4. I have heard learned counsels for the parties and gone through the material placed on record.
5. It is worthwhile to observe that prior to the Family Settlement Agreement Award dated 16.12.2019, another family settlement was executed on 20.08.2019. In Clause 3 of the said settlement agreement, it was agreed between the parties that the suit properties would be transferred to respondent Nos.[1] to 3. The transfer took place by virtue of a Board Resolution dated 05.08.2019 and as per the Minutes of Meeting, it was Mr.Raj Kumar Jalan who had presided over the meeting as Chairman. At the time of hearing, the Trial Court had asked for the Minutes of Meeting, but the same were not produced by the appellant. On prima facie reading of the family settlement, I find merit in the submission of learned counsel for respondent Nos.[1] to 3 that the money was to be transferred back. Besides, the appellant has not raised any challenge to the Board Resolution vide which the money received by the appellant was transferred.
6. It is pertinent that on 25.06.2019, Mr.Raj Kumar Jalan is reported to have signed the appellant’s balance sheet. Further, the decision to transfer was taken by B.R. Agarwala and Company at a time when the respondent(s) were its majority shareholders. Subsequent to the family settlement, Mr.Raj Kumar Jalan has become the majority shareholder and after nearly more than 1½ years, he has filed the underlying suit. The appellant, though seeking annulment or cancellation of the sale deed(s), has not sought specific performance of the family settlement.
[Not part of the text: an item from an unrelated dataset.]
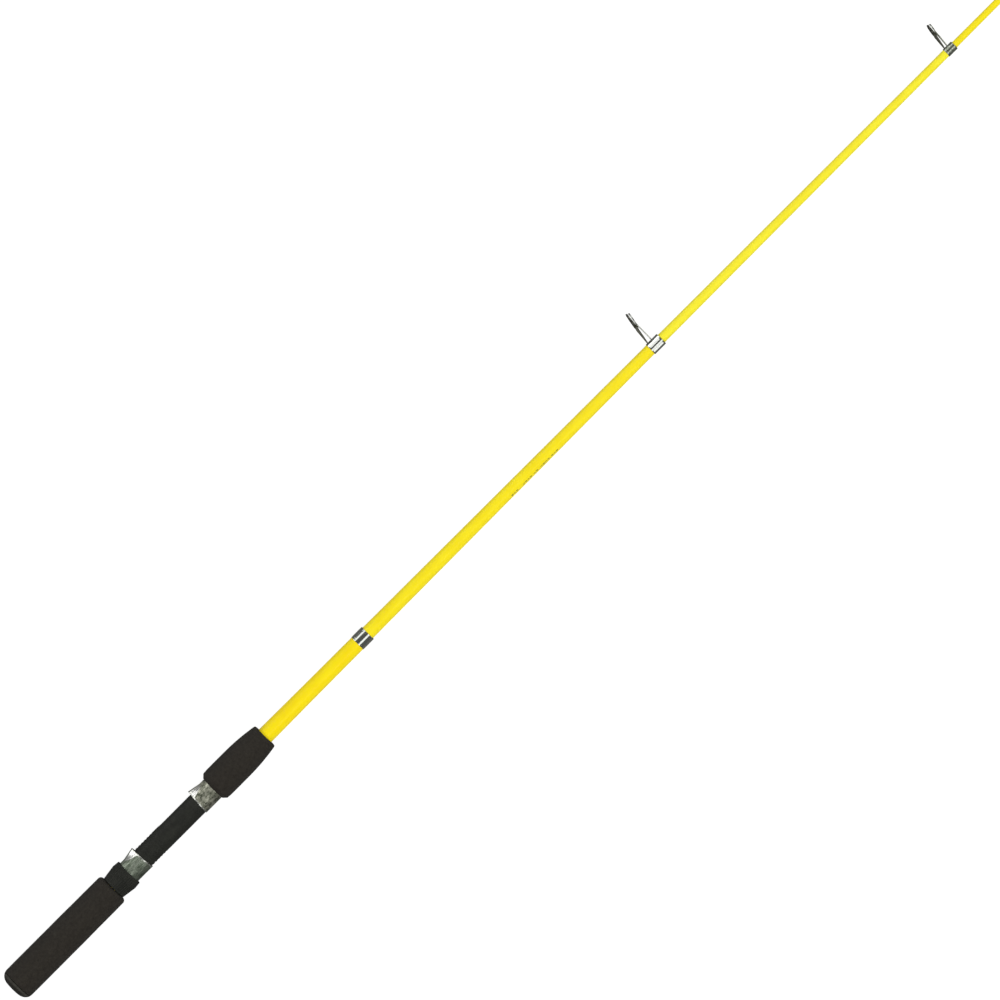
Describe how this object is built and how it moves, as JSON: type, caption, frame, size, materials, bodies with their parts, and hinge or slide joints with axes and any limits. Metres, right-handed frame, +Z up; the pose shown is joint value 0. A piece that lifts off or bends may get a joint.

7. Insofar as a challenge has been raised as to the maintainability of the underlying suit by learned counsel for respondent Nos.[1] to 3, it is observed that the limited issue before this Court relates to the application filed by the appellant under Order 39 Rules 1 and 2 CPC, which came to be dismissed vide the impugned order.
8. In view of the foregoing discussion, I am of the prima facie opinion that for the purposes of the present appeal, the appellant has failed to establish a prima facie case and balance of convenience in its favour, as well as failed to show as to how any irreparable loss or injury would be caused to it if the impugned order is not set aside. Accordingly, the appeal is dismissed. The issue of maintainability of the underlying suit is left open. Pending application stands disposed of.
9. Needless to state, the views expressed hereinabove shall not have a bearing on the trial.